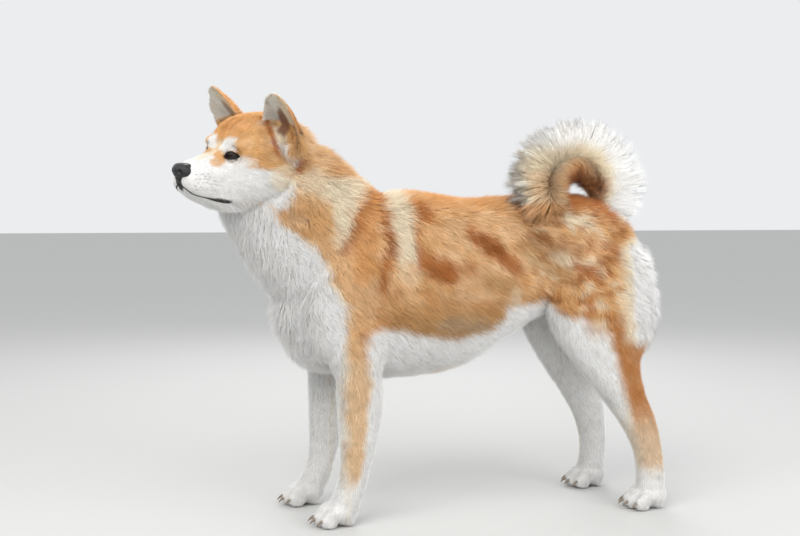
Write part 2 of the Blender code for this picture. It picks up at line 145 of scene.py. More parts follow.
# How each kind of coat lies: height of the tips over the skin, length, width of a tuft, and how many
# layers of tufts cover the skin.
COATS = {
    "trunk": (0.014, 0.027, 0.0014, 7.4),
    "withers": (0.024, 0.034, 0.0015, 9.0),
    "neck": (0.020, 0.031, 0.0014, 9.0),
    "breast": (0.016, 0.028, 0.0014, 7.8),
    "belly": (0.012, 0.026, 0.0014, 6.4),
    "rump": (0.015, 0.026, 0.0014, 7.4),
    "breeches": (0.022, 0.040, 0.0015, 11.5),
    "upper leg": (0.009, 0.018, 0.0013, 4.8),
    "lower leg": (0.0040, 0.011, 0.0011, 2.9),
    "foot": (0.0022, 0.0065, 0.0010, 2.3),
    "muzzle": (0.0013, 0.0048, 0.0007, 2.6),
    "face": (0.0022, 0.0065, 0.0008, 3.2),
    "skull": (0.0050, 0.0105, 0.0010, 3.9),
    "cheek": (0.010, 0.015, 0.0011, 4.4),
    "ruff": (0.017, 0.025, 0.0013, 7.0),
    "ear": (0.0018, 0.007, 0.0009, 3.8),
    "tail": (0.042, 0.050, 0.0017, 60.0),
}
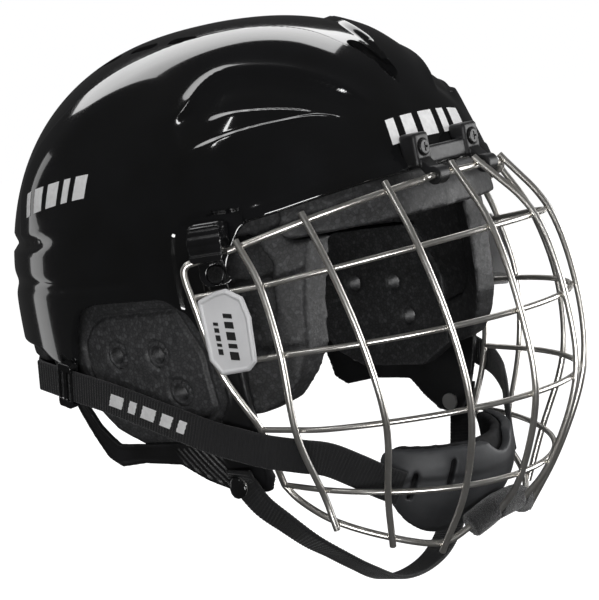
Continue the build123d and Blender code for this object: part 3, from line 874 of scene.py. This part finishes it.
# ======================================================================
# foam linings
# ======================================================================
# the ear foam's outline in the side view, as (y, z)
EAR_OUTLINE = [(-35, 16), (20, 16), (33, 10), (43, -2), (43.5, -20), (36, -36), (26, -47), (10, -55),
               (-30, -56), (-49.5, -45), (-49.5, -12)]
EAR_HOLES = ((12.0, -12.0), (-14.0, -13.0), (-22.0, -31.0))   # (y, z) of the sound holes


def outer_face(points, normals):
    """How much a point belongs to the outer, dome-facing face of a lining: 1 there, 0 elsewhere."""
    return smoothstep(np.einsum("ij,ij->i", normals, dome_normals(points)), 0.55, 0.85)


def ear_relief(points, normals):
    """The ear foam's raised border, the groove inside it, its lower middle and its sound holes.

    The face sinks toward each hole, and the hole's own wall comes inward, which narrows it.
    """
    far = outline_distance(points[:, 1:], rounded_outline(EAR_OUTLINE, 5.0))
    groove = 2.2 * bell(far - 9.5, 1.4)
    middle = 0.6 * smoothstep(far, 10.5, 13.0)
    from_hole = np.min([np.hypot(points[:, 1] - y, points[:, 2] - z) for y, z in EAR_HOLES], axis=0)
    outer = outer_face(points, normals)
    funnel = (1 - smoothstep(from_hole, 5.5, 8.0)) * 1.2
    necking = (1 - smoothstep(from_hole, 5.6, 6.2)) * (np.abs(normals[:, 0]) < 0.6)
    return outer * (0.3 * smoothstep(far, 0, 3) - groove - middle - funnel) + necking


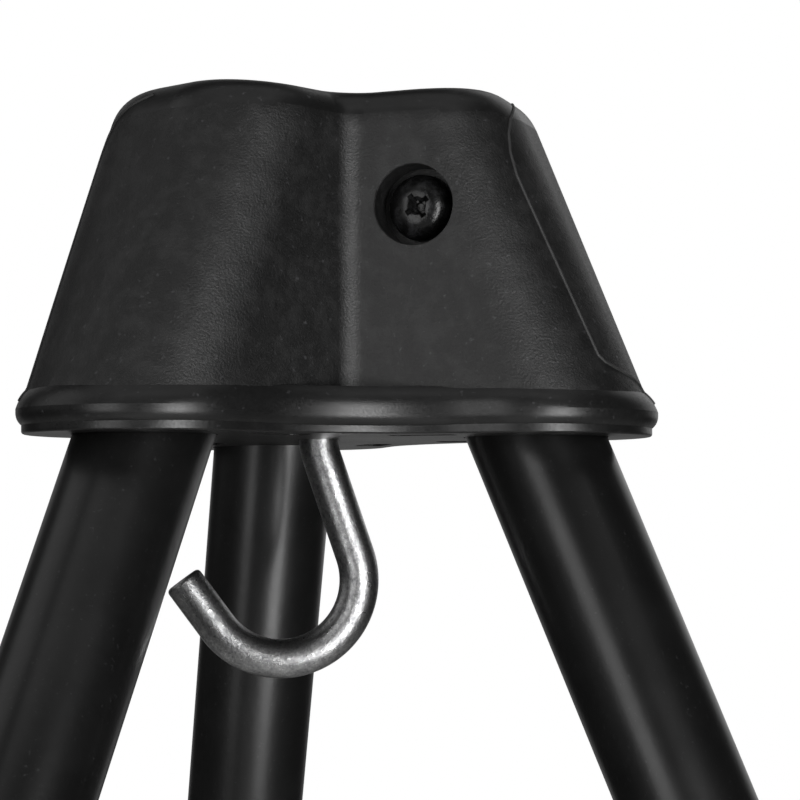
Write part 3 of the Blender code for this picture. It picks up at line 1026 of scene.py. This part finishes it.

# # #

What is required: Return the entries above exactly as they appear.

The solution:
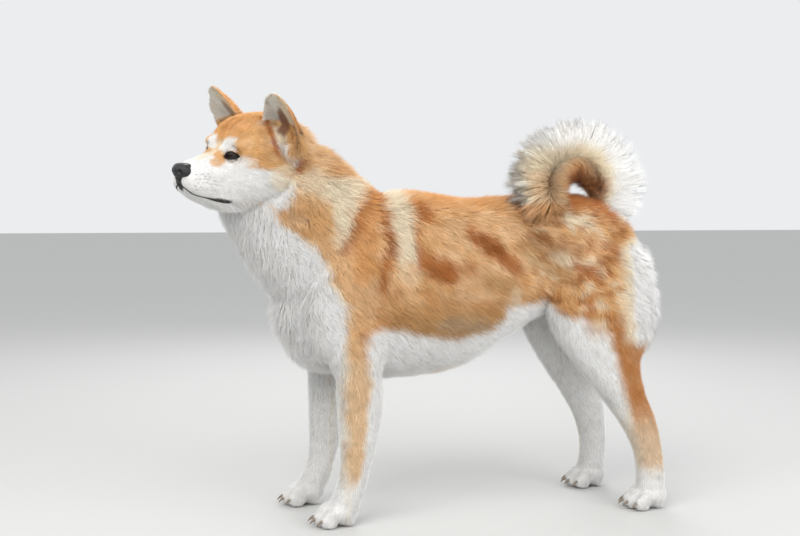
Write part 2 of the Blender code for this picture. It picks up at line 145 of scene.py. More parts follow.
# How each kind of coat lies: height of the tips over the skin, length, width of a tuft, and how many
# layers of tufts cover the skin.
COATS = {
    "trunk": (0.014, 0.027, 0.0014, 7.4),
    "withers": (0.024, 0.034, 0.0015, 9.0),
    "neck": (0.020, 0.031, 0.0014, 9.0),
    "breast": (0.016, 0.028, 0.0014, 7.8),
    "belly": (0.012, 0.026, 0.0014, 6.4),
    "rump": (0.015, 0.026, 0.0014, 7.4),
    "breeches": (0.022, 0.040, 0.0015, 11.5),
    "upper leg": (0.009, 0.018, 0.0013, 4.8),
    "lower leg": (0.0040, 0.011, 0.0011, 2.9),
    "foot": (0.0022, 0.0065, 0.0010, 2.3),
    "muzzle": (0.0013, 0.0048, 0.0007, 2.6),
    "face": (0.0022, 0.0065, 0.0008, 3.2),
    "skull": (0.0050, 0.0105, 0.0010, 3.9),
    "cheek": (0.010, 0.015, 0.0011, 4.4),
    "ruff": (0.017, 0.025, 0.0013, 7.0),
    "ear": (0.0018, 0.007, 0.0009, 3.8),
    "tail": (0.042, 0.050, 0.0017, 60.0),
}
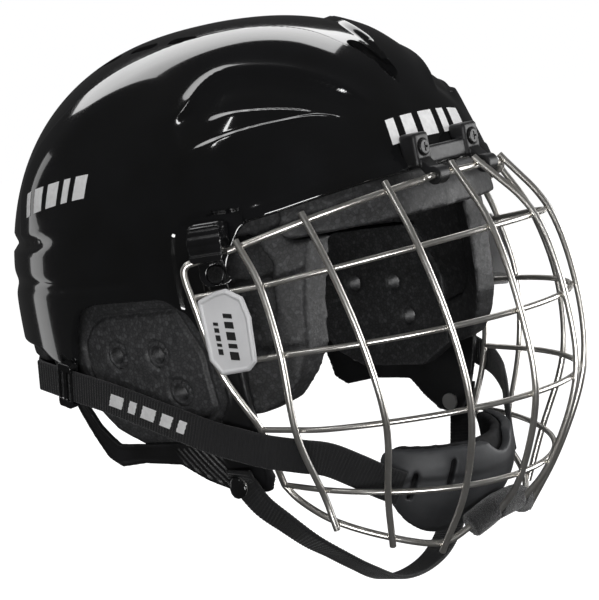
Continue the build123d and Blender code for this object: part 3, from line 874 of scene.py. This part finishes it.
# ======================================================================
# foam linings
# ======================================================================
# the ear foam's outline in the side view, as (y, z)
EAR_OUTLINE = [(-35, 16), (20, 16), (33, 10), (43, -2), (43.5, -20), (36, -36), (26, -47), (10, -55),
               (-30, -56), (-49.5, -45), (-49.5, -12)]
EAR_HOLES = ((12.0, -12.0), (-14.0, -13.0), (-22.0, -31.0))   # (y, z) of the sound holes


def outer_face(points, normals):
    """How much a point belongs to the outer, dome-facing face of a lining: 1 there, 0 elsewhere."""
    return smoothstep(np.einsum("ij,ij->i", normals, dome_normals(points)), 0.55, 0.85)


def ear_relief(points, normals):
    """The ear foam's raised border, the groove inside it, its lower middle and its sound holes.

    The face sinks toward each hole, and the hole's own wall comes inward, which narrows it.
    """
    far = outline_distance(points[:, 1:], rounded_outline(EAR_OUTLINE, 5.0))
    groove = 2.2 * bell(far - 9.5, 1.4)
    middle = 0.6 * smoothstep(far, 10.5, 13.0)
    from_hole = np.min([np.hypot(points[:, 1] - y, points[:, 2] - z) for y, z in EAR_HOLES], axis=0)
    outer = outer_face(points, normals)
    funnel = (1 - smoothstep(from_hole, 5.5, 8.0)) * 1.2
    necking = (1 - smoothstep(from_hole, 5.6, 6.2)) * (np.abs(normals[:, 0]) < 0.6)
    return outer * (0.3 * smoothstep(far, 0, 3) - groove - middle - funnel) + necking


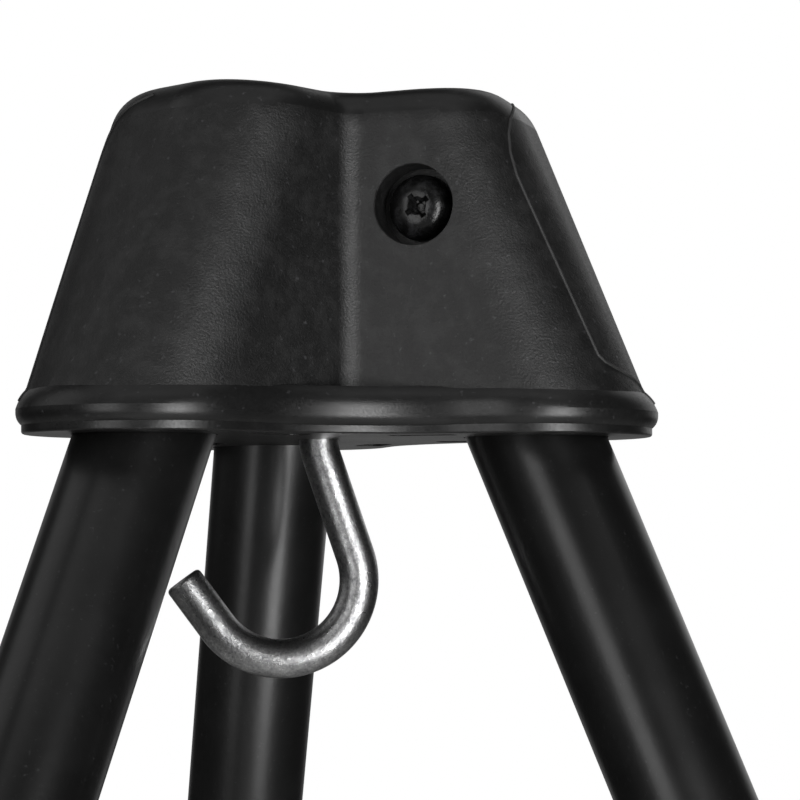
Write part 3 of the Blender code for this picture. It picks up at line 1026 of scene.py. This part finishes it.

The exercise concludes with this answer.